I will definately pass my future works on to everyone if/when I get around to doing them.

:) ;)

Azazel005
6th Aug 2002, 13:19
Hey Clam down,

Im not having a stab or trying to be all high and mighty, I liked the story I said so in the first post. And you are a talented writer, and I'm by no means some great adjudactor of the written word.

I did certainly read your first post and read your reservations about the story, and delightfully decided to read the story. Which I enjoyed, and responded as such, I appreciated the heads up and did like the writing. After my post you did ask what I meant, and you did ask me to elaborate. I certainly wasn't trying to specifically single the piece of work out to denegrate it. Those were just things from a literery standpoint I felt.

I think the post was taken completely the wrong way, I was just pointing things out that may have worked better from one angle and was just trying to be constructive. I didn't come here swinging a hammer trying to take chips off you. Originally I hadn't intended to post this much of my observations, this level of critsicism is a little specific for a public forum and I didn't feel comfortable posting anything more than this, hence the e-mail reference. I didn't mean to come down high and mighty and I'm sorry if did.

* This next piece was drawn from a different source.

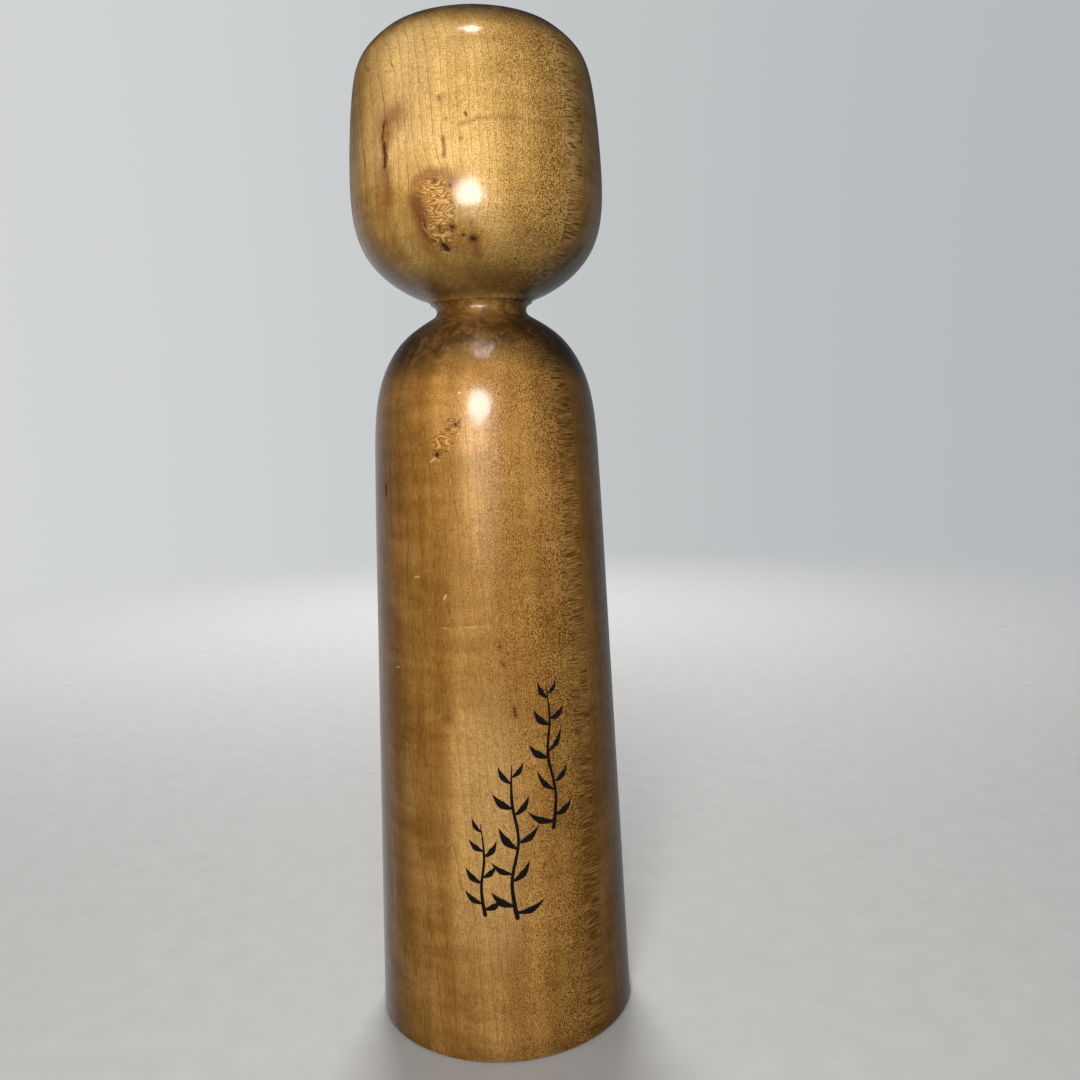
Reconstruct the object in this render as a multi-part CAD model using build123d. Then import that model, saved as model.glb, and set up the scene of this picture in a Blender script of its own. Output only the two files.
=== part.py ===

The Masterpiece thing was just playful meant more complimentary and in humour than some snyde remark, alas my sense of humour seems to have been obtuse.

I know its a short story and I did read the whole thread.

So Calm Down OK :) I didn't mean anything.


SORRY UMAH:( It seems i did offend you (ever sol slightly I hope)

<I never use those smily things or I never Sign so you know I'm serious>

"You expect me a son of fire to bow down to a son of clay?"